Apparently one in five women experience depression during perimenopause and menopause. I was one of those 20 per cent, and I couldn’t get myself out of the fug.

I was 48 when my doctor told me I was officially in menopause. She assessed my symptoms and suggested hormonal patches, plus progesterone. I slapped a patch on, and the sudden surge of estrogen sent my body into a hot flush panic. I couldn’t regulate my body temperature. I dreamed like crazy. My body hair grew and my breasts swelled.

But two weeks later, I felt better, more like my old self. My partner and friends noticed that on HRT, I seemed happier, more settled. The brain fog lifted. I was sharper, more focussed.

This was only eight years ago when I first went on HRT, when there still seemed to be stigma for taking hormones and there was no such thing as menopause work leave. I was at the start of a movement, because now we talk more openly about menopause – hear hear – and a whole industry has sprung up around it.

One of my fears was the possible health implications of going on HRT. My doctor warned that HRT could cause blood clots or breast cancer.

Blow me down when I was diagnosed with breast cancer 2.5 years ago, when I had been on HRT for five years. Mine was estrogen-positive – the most common type of breast cancer and the easiest to treat. It was picked up early in a 3D mammogram: if you’re reading this and you’re due for a mammogram, please book it today (0800-270-200).

Since then, I’ve wondered: did I have too much estrogen, which caused part of my left breast to calcify and become cancerous? I don’t want to cause alarm because I will never know if HRT was a cause or part cause, and I know that HRT saved me from a lot of hell at the time.
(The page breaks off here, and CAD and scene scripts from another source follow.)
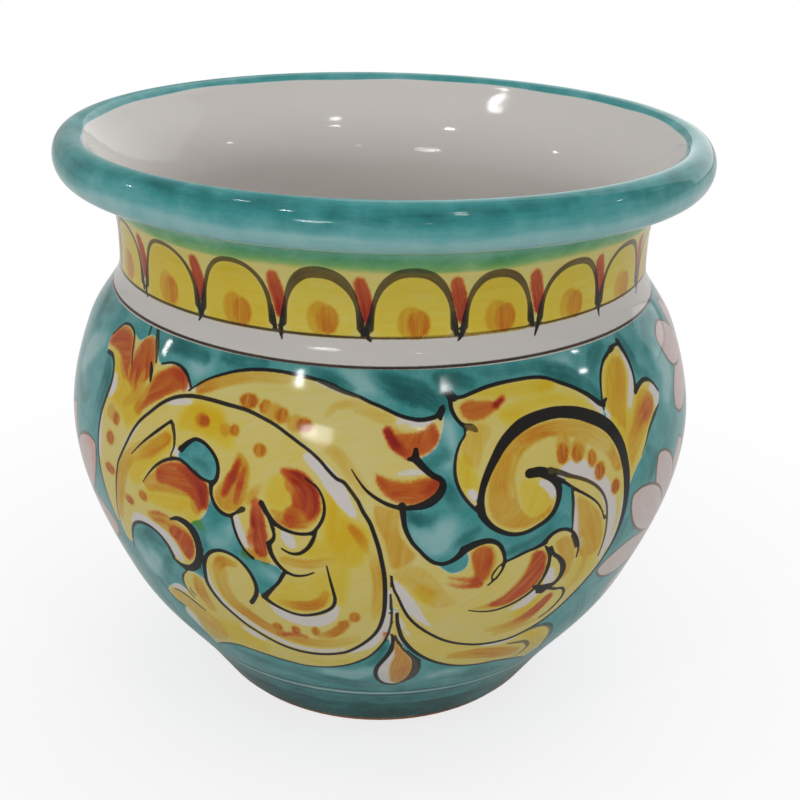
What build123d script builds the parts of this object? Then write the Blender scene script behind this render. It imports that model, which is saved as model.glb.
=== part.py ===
"""Round-bellied cachepot of tin-glazed earthenware: a thrown clay body and the glaze coats fired on it.

Every piece is a solid of revolution about Z. Lengths are in millimetres, the origin is the centre of
the circle that the foot stands on, and a profile point is written as (radius, height).
"""

from build123d import *
from math import atan2, cos, degrees, radians, sin
import os

# Overall sizes
pot_height = 227.5
rim_diameter = 250.0
foot_diameter = 138.0
foot_top_diameter = 161.0
foot_height = 17.5

# How far the rim reaches out beyond the belly and beyond the neck
rim_beyond_belly = 0.5
rim_beyond_neck = 22.0

# Neck, from the crease where the rounded shoulder turns up into it to the crest of the rim
neck_height = 54.0
neck_straight = 13.5
crease_blend = 5.5

# Rolled rim, an oval bead
bead_width = 13.2
bead_height = 16.8
bead_under_angle = -100.0
bead_inner_angle = 140.0

# Walls
wall = 7.0
floor_thickness = 7.0
floor_blend = 24.0
foot_ring_width = 12.0
foot_recess = 5.0
foot_edge_round = 1.5

# Glaze coats
glaze = 0.6
bare_foot_height = 2.5
white_band_height = 9.5
white_band_below_crease = 5.5
rim_coat_outer_drop = 20.5
rim_coat_inner_drop = 8.5

# Where the rounded profile passes, as shares of the way between the sizes that it joins
belly_height_share = 0.631
lower_belly_share = (0.632, 0.416)
shoulder_share = (0.372, 0.625)

# Work that is cut away starts and ends this far outside the piece
overrun = 20.0

foot_radius = foot_diameter / 2
foot_top_radius = foot_top_diameter / 2
belly_radius = rim_diameter / 2 - rim_beyond_belly
neck_radius = rim_diameter / 2 - rim_beyond_neck
bead_radius = (rim_diameter - bead_width) / 2
bead_centre_height = pot_height - bead_height / 2
crease_height = pot_height - neck_height
neck_straight_top = crease_height + neck_straight
floor_height = foot_recess + floor_thickness
white_band_low = crease_height - white_band_below_crease
white_band_top = white_band_low + white_band_height
neck_coat_top = pot_height - rim_coat_outer_drop
rim_coat_inner_edge = pot_height - rim_coat_inner_drop
above_rim = pot_height + overrun
half_turn = 180.0
quarter_turn = 90.0


def direction(slope):
    """Unit vector at a slope in degrees from the horizontal."""
    return (cos(radians(slope)), sin(radians(slope)))


def between(start, end, share):
    """The point that lies share[0] of the way along the radius and share[1] of the way up."""
    radius = start[0] + (end[0] - start[0]) * share[0]
    height = start[1] + (end[1] - start[1]) * share[1]
    return (radius, height)


def sunk(point, slope, depth):
    """A profile point moved straight into the clay from a surface that climbs at this slope."""
    along = direction(slope)
    return (point[0] - along[1] * depth, point[1] + along[0] * depth)


def bead_point(angle, depth):
    """A point on the rim's oval bead, depth inside its surface."""
    across = bead_width / 2 - depth
    up = bead_height / 2 - depth
    return (
        bead_radius + across * cos(radians(angle)),
        bead_centre_height + up * sin(radians(angle)),
    )


def bead_tangent(angle, depth):
    """Direction in which the bead's oval runs at an angle, counter-clockwise."""
    across = bead_width / 2 - depth
    up = bead_height / 2 - depth
    return (-across * sin(radians(angle)), up * cos(radians(angle)))


def draw_bead(start_angle, end_angle, depth):
    """Part of the rim's bead, depth inside its surface."""
    EllipticalCenterArc(
        (bead_radius, bead_centre_height),
        bead_width / 2 - depth,
        bead_height / 2 - depth,
        start_angle,
        arc_size=end_angle - start_angle,
    )


def slope_of(start, end):
    """Slope of the straight way from one profile point to another, in degrees from the horizontal."""
    return degrees(atan2(end[1] - start[1], end[0] - start[0]))


# Profile points that both the outside and the inside follow, and the slopes there
foot_edge = (foot_radius, 0)
foot_top = (foot_top_radius, foot_height)
crease = (neck_radius, crease_height)
belly = (belly_radius, foot_height + (crease_height - foot_height) * belly_height_share)
lower_belly = between(foot_top, belly, lower_belly_share)
shoulder = between(belly, crease, shoulder_share)
foot_slope = slope_of(foot_edge, foot_top)
foot_top_slope = slope_of(foot_top, lower_belly)
lower_belly_slope = slope_of(foot_top, belly)
shoulder_slope = slope_of(belly, crease)
crease_slope = slope_of(shoulder, crease)


def foot_low(depth):
    """Where the outer profile meets the ground, depth inside the surface."""
    return (foot_radius - depth / sin(radians(foot_slope)), 0)


def draw_outside(depth):
    """Outer profile from the ground to the crest of the rim, depth inside the surface."""
    foot_high = sunk(foot_top, foot_top_slope, depth)
    crease_along = direction(crease_slope)
    crease_foot = (crease[0] - crease_along[0] * crease_blend, crease[1] - crease_along[1] * crease_blend)
    crease_low = sunk(crease_foot, crease_slope, depth)
    crease_high = (neck_radius - depth, crease_height + crease_blend)
    neck_high = (neck_radius - depth, neck_straight_top)
    bead_low = bead_point(bead_under_angle, depth)
    Line(foot_low(depth), foot_high)
    Spline(
        foot_high,
        sunk(lower_belly, lower_belly_slope, depth),
        sunk(belly, quarter_turn, depth),
        sunk(shoulder, shoulder_slope, depth),
        crease_low,
        crease_high,
        tangents=[
            direction(foot_top_slope),
            direction(lower_belly_slope),
            direction(quarter_turn),
            direction(shoulder_slope),
            crease_along,
            direction(quarter_turn),
        ],
    )
    Line(crease_high, neck_high)
    Spline(
        neck_high,
        bead_low,
        tangents=[direction(quarter_turn), bead_tangent(bead_under_angle, depth)],
    )
    draw_bead(bead_under_angle, quarter_turn, depth)


def draw_inside(depth):
    """Inner profile from the crest of the rim down to the centre of the floor, depth into the wall."""
    inset = wall - depth
    bead_inside = bead_point(bead_inner_angle, depth)
    neck_high = (neck_radius - inset, neck_straight_top)
    crease_inside = (neck_radius - inset, crease_height)
    above_foot = sunk(foot_top, foot_top_slope, inset)
    floor_edge = (foot_top_radius - wall - floor_blend, floor_height - depth)
    draw_bead(quarter_turn, bead_inner_angle, depth)
    Spline(
        bead_inside,
        neck_high,
        tangents=[bead_tangent(bead_inner_angle, depth), direction(-quarter_turn)],
    )
    Line(neck_high, crease_inside)
    Spline(
        crease_inside,
        sunk(shoulder, shoulder_slope, inset),
        sunk(belly, quarter_turn, inset),
        sunk(lower_belly, lower_belly_slope, inset),
        above_foot,
        tangents=[
            direction(-quarter_turn),
            direction(shoulder_slope - half_turn),
            direction(-quarter_turn),
            direction(lower_belly_slope - half_turn),
            direction(foot_top_slope - half_turn),
        ],
    )
    Spline(
        above_foot,
        floor_edge,
        tangents=[direction(foot_top_slope - half_turn), direction(half_turn)],
    )
    Line(floor_edge, (0, floor_height - depth))


def pot_outline(depth):
    """Half outline of the filled pot, depth inside its surface, with the mouth's column of air on top."""
    with BuildLine() as outline:
        draw_outside(depth)
        crest = (bead_radius, pot_height - depth)
        Polyline(crest, (bead_radius, above_rim), (0, above_rim), (0, 0), foot_low(depth))
    return outline.edges()


def air_outline(depth):
    """Half outline of the air in and above the pot, with its surface depth inside the wall."""
    with BuildLine() as outline:
        draw_inside(depth)
        crest = (bead_radius, pot_height - depth)
        Polyline((0, floor_height - depth), (0, above_rim), (bead_radius, above_rim), crest)
    return outline.edges()


def keep_between(low, high):
    """Keep what lies between two heights of the section that is being drawn."""
    with Locations((0, low)):
        Rectangle(rim_diameter, high - low, align=(Align.MIN, Align.MIN), mode=Mode.INTERSECT)


def outer_coat(low, high):
    """Section of the glaze on the outside of the pot, between two heights."""
    make_face(pot_outline(0))
    make_face(pot_outline(glaze), mode=Mode.SUBTRACT)
    keep_between(low, high)


def inner_coat(low, high):
    """Section of the glaze on the inside of the pot, between two heights."""
    make_face(air_outline(glaze))
    make_face(air_outline(0), mode=Mode.SUBTRACT)
    keep_between(low, high)


# Thrown clay: the whole pot without its glaze, on a bare turned foot ring
with BuildPart() as clay_body:
    with BuildSketch(Plane.XZ) as clay_section:
        make_face(pot_outline(glaze))
        make_face(air_outline(glaze), mode=Mode.SUBTRACT)
        Rectangle(
            foot_radius - foot_ring_width,
            foot_recess,
            align=(Align.MIN, Align.MIN),
            mode=Mode.SUBTRACT,
        )
    revolve(axis=Axis.Z)
    standing_edges = clay_body.edges().filter_by(GeomType.CIRCLE).group_by(Axis.Z)[0]
    fillet(standing_edges, foot_edge_round)
clay_body.part.label = "clay_body"

# White glaze of the inside, from the floor up to the coloured rim
with BuildPart() as inner_glaze:
    with BuildSketch(Plane.XZ) as inner_section:
        inner_coat(0, rim_coat_inner_edge)
    revolve(axis=Axis.Z)
inner_glaze.part.label = "inner_glaze"

# Coloured glaze that wraps the rolled rim
with BuildPart() as rim_glaze:
    with BuildSketch(Plane.XZ) as rim_outer_section:
        outer_coat(neck_coat_top, pot_height)
    revolve(axis=Axis.Z)
    with BuildSketch(Plane.XZ) as rim_inner_section:
        inner_coat(rim_coat_inner_edge, pot_height)
    revolve(axis=Axis.Z)
rim_glaze.part.label = "rim_glaze"

# Painted glaze of the neck, under the rim
with BuildPart() as neck_glaze:
    with BuildSketch(Plane.XZ) as neck_section:
        outer_coat(white_band_top, neck_coat_top)
    revolve(axis=Axis.Z)
neck_glaze.part.label = "neck_glaze"

# White band in the crease between neck and shoulder
with BuildPart() as white_band_glaze:
    with BuildSketch(Plane.XZ) as white_band_section:
        outer_coat(white_band_low, white_band_top)
    revolve(axis=Axis.Z)
white_band_glaze.part.label = "white_band_glaze"

# Painted glaze of the belly
with BuildPart() as belly_glaze:
    with BuildSketch(Plane.XZ) as belly_section:
        outer_coat(foot_height, white_band_low)
    revolve(axis=Axis.Z)
belly_glaze.part.label = "belly_glaze"

# Coloured glaze of the foot, which stops above the bare standing ring
with BuildPart() as foot_glaze:
    with BuildSketch(Plane.XZ) as foot_section:
        outer_coat(bare_foot_height, foot_height)
    revolve(axis=Axis.Z)
foot_glaze.part.label = "foot_glaze"

os.makedirs("parts", exist_ok=True)
export_step(clay_body.part, "parts/clay_body.step")
export_step(inner_glaze.part, "parts/inner_glaze.step")
export_step(rim_glaze.part, "parts/rim_glaze.step")
export_step(neck_glaze.part, "parts/neck_glaze.step")
export_step(white_band_glaze.part, "parts/white_band_glaze.step")
export_step(belly_glaze.part, "parts/belly_glaze.step")
export_step(foot_glaze.part, "parts/foot_glaze.step")
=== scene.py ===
"""Painted cachepot: its glazes, its brushwork and the studio it stands in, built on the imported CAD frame."""

import math

import bpy
import numpy as np
from mathutils import Matrix, Vector
from mathutils.bvhtree import BVHTree
from mathutils.geometry import delaunay_2d_cdt


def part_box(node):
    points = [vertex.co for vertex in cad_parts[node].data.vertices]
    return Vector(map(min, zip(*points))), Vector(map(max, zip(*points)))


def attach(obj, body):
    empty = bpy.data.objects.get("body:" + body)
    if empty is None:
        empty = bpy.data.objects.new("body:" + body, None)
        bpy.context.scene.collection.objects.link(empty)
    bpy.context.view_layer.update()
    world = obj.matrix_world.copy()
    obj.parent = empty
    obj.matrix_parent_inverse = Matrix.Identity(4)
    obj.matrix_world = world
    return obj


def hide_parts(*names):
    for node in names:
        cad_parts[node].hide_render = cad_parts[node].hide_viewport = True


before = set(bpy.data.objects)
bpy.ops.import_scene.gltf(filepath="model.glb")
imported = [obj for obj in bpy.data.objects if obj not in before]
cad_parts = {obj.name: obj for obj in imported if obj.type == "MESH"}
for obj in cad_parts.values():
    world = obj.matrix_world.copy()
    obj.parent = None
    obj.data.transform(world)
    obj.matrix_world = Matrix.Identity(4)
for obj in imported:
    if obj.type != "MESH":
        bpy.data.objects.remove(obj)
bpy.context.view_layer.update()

bl_info = {
    "name": "Painted cachepot",
    "version": (1, 0, 0),
    "blender": (4, 5, 0),
    "location": "View3D > Sidebar > Cachepot",
    "description": "Builds the glazed and painted surfaces of a round cachepot on its CAD frame",
    "category": "Object",
}

MM = 0.001
PIGMENTS = ("ink", "yellow", "ochre", "red", "teal", "deep", "pink")

# A pigment's edge is stored as a distance in millimetres that is cut off here
FAR = 6.0

# Steps in millimetres at which strokes and closed outlines are sampled, and drawn lines for the mesh
STROKE_STEP = 1.0
OUTLINE_STEP = 1.5
RAIL_STEP = 0.9

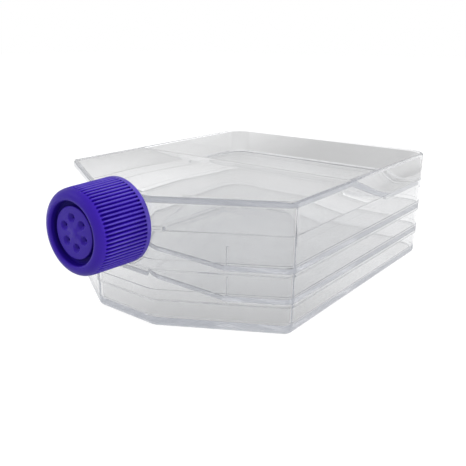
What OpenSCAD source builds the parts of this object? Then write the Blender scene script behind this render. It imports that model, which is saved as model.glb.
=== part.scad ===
// Triple-layer cell culture flask, lying flat, with a vented screw cap.
// X runs along the flask: the neck and cap are at -X and the back wall at +X.
// Y runs across it and +Z is up. The origin is at the middle of the underside
// of the whole object, cap included. All sizes are in millimetres.

/* [Body] */
// Length of the body, from the front flat to the back wall
body_len = 154; // [120:1:220]
// Width of the body
body_w = 120; // [90:1:180]
// Length of the sloping shoulders
shoulder_len = 26.4; // [15:0.2:40]
// How much wider than the neck the front flat is, on each side
front_margin = 2.1; // [1:0.1:10]
// Height of the top edge above the table
body_h = 51.3; // [50:0.1:70]
// Wall thickness
wall = 1.8; // [1.2:0.1:2.5]
// Outer radius of the two back corners
back_r = 10.5; // [4:0.5:14]
// Outer radius of the two shoulder corners
side_r = 5; // [3:0.5:12]
// Outer radius of the two corners of the front flat
front_r = 7; // [3:0.5:8]
// How much each moulding is smaller all round than the one above it
stack_inset = 0.17; // [0:0.01:0.3]

/* [Layers] */
// Height of the hollow under the floor, inside the foot rim
foot_h = 0.8; // [0.4:0.1:1.5]
// Width of the foot rim
foot_w = 1.2; // [0.8:0.1:3]
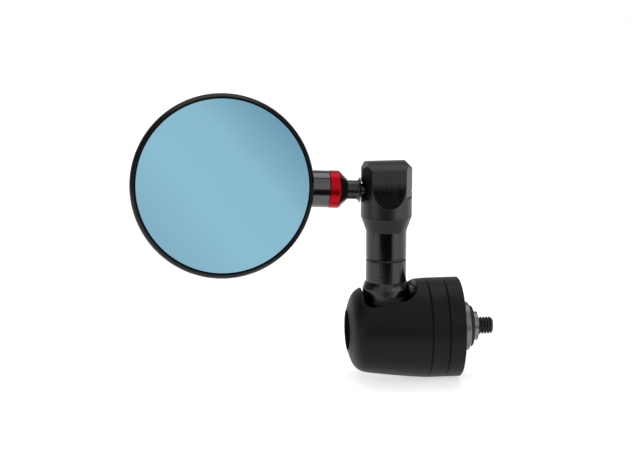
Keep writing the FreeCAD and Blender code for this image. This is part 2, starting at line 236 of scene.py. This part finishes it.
def turned(axis):
    """Fine lines around an axis."""
    return lambda shader: shader.noise(shader.along(axis, 2400.0), 1.0, 5.0, 0.7)


def upright(shader):
    """Fine streaks that run up and down the arm."""
    return shader.noise(shader.stretched((1300.0, 1300.0, 50.0)), 1.0, 4.0, 0.65)


def moulded(shader):
    return shader.noise(shader.stretched(), 900.0, 3.0)


def paint(node, material):
    """Give a CAD node its finish."""
    mesh = NODES[node].data
    mesh.materials.clear()
    mesh.materials.append(material)


NEUTRAL = (1.0, 1.0, 1.0)
WARM_DARK = (1.0, 0.98, 0.92)
WARM_LIGHT = (1.0, 0.98, 0.94)


def shade(level, tint=NEUTRAL):
    return tuple(level * part for part in tint)


# --- the finishes of the arm ------------------------------------------------------------------------

ARM_ROUGHNESS = (0.07, 0.12)
FACES_FRONT = 0.6

# The head, with heights measured from the middle of its ball.
HEAD_LOW, HEAD_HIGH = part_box("arm_head")
HEAD_R = (HEAD_HIGH.x - HEAD_LOW.x) / 2
RIM_MARGIN = 0.06 * MM
CROWN_FOOT = 7.8 * MM
HOLLOW_TOP = 3.1 * MM
HOLLOW_FOOT = -6.0 * MM
TAPER_TOP = -7.2 * MM
TAPER_FOOT = -13.4 * MM
TAPER_FADE = 2.0 * MM
FADE_BELOW = 2.6 * MM
FADE_ABOVE = 1.4 * MM
RAGGED = 1.6 * MM
HEAD_LEVELS = (0.0004, 0.0035)
# Base colour of the painted sheen on the upper milled flats.
PAINTED_SHEEN_LEVELS = (0.02, 0.036)
CUT_LEVEL = 0.05
CUT_SHARPNESS = 4.0
STREAK_GLOSS = 0.03
BRUSHED_ROUGHNESS = 0.24
PLAIN_SPECULAR = 0.5
HOLLOW_LESS = 0.34
MILLED_LESS = 0.13
TAPER_LESS = 0.2
CROWN_LESS = 0.17


def head_finish():
    """Glossy turned arm; its milled flats are satin, with a painted sheen at the top that fades to dull,
    dark hollows with upright streaks.
    """
    shader = Shader("head_black")
    shader.surface(upright(shader), STREAK_DEPTH)
    streaks = shader.noise(shader.stretched((1900.0, 1900.0, 60.0)), 1.0, 5.0, 0.7)
    across, out, height = shader.split(shader.offset(BALL))
    square = shader.add(shader.times(across, across), shader.times(out, out))

    # 1 on the milled flats and 0 elsewhere; on them the satin mask, which carries the painted sheen,
    # fades from 1 at the top to 0 in the hollow.
    inside = shader.maths("LESS_THAN", shader.maths("SQRT", square), HEAD_R - RIM_MARGIN)
    front = shader.maths("ABSOLUTE", shader.split(shader.coordinate("Normal"))[1])
    above = shader.over(height, HOLLOW_FOOT)
    milled = shader.times(shader.times(inside, above), shader.over(front, FACES_FRONT))
    edge = shader.add(height, shader.spread(streaks, -RAGGED, RAGGED))
    satin = shader.times(shader.smooth(edge, HOLLOW_TOP - FADE_BELOW, HOLLOW_TOP + FADE_ABOVE), milled)
    hollow = shader.maths("SUBTRACT", milled, satin)

    # Painted sheen: a lighter base colour on the upper milled flats stands in for light falling on them.
    painted_sheen = shader.times(satin, shader.spread(streaks, *PAINTED_SHEEN_LEVELS))
    cuts = shader.times(shader.maths("POWER", streaks, CUT_SHARPNESS), CUT_LEVEL)
    base = shader.add(painted_sheen, shader.times(hollow, cuts))
    shader.drive("Base Color", shader.add(base, shader.spread(streaks, *HEAD_LEVELS)))

    low, high = ARM_ROUGHNESS
    above_foot = shader.over(height, TAPER_FOOT)
    rough = shader.spread(streaks, low - STREAK_GLOSS, high + STREAK_GLOSS)
    shader.drive("Roughness", shader.add(rough, shader.times(above_foot, BRUSHED_ROUGHNESS)))

    taper = shader.times(shader.smooth(height, TAPER_TOP, TAPER_TOP - TAPER_FADE), above_foot)
    less = shader.add(shader.times(hollow, HOLLOW_LESS), shader.times(milled, MILLED_LESS))
    less = shader.add(less, shader.times(taper, TAPER_LESS))
    less = shader.add(less, shader.times(shader.over(height, CROWN_FOOT), CROWN_LESS))
    shader.drive("Specular IOR Level", shader.maths("SUBTRACT", PLAIN_SPECULAR, less))
    return shader.material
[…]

But the result of my diagnosis was I was whipped off HRT and put on an estrogen blocker. I was worried about how I’d cope off HRT. But the good news is that because I’m through menopause, the blocker didn’t affect my moods too much. Poor Olivia Newton John had to go off her estrogen blocker because it made her depressed, and I know other women like this.

Such is the juggle of being a woman though: coping with a rollercoaster of emotions which come and go with hormones. I don’t think I would have gone off HRT in any hurry without my breast cancer diagnosis.

In my mid-fifties, I’m cancer-free and I’m through menopause. I feel like punching my fist in the air and crying “Whoop whoop’’. I haven’t had my hormones tested but I just know I have reached it because my emotional state is back to how I felt when I was a prepubescent girl growing up in Napier, when I was unfazed by much.

I remember interviewing a woman in her late sixties when I was perimenopausal years ago. She raved about a “post-menopausal calm’’. She seemed chilled, and she was right. When you’re in the thick of the emotional rollercoaster that is perimenopause, it’s hard to imagine you’ll ever feel normal again.

Well, good news: one day you’ll feel a lot better. And let’s celebrate the (hopefully) 30 years we have from when our last periods stop as our time. A couple of centuries ago, menopause stood for death and decline because most women didn’t live many years beyond it.

Grind through it girls. You’ll get there, and there’s – hopefully – a lovely, calm time ahead.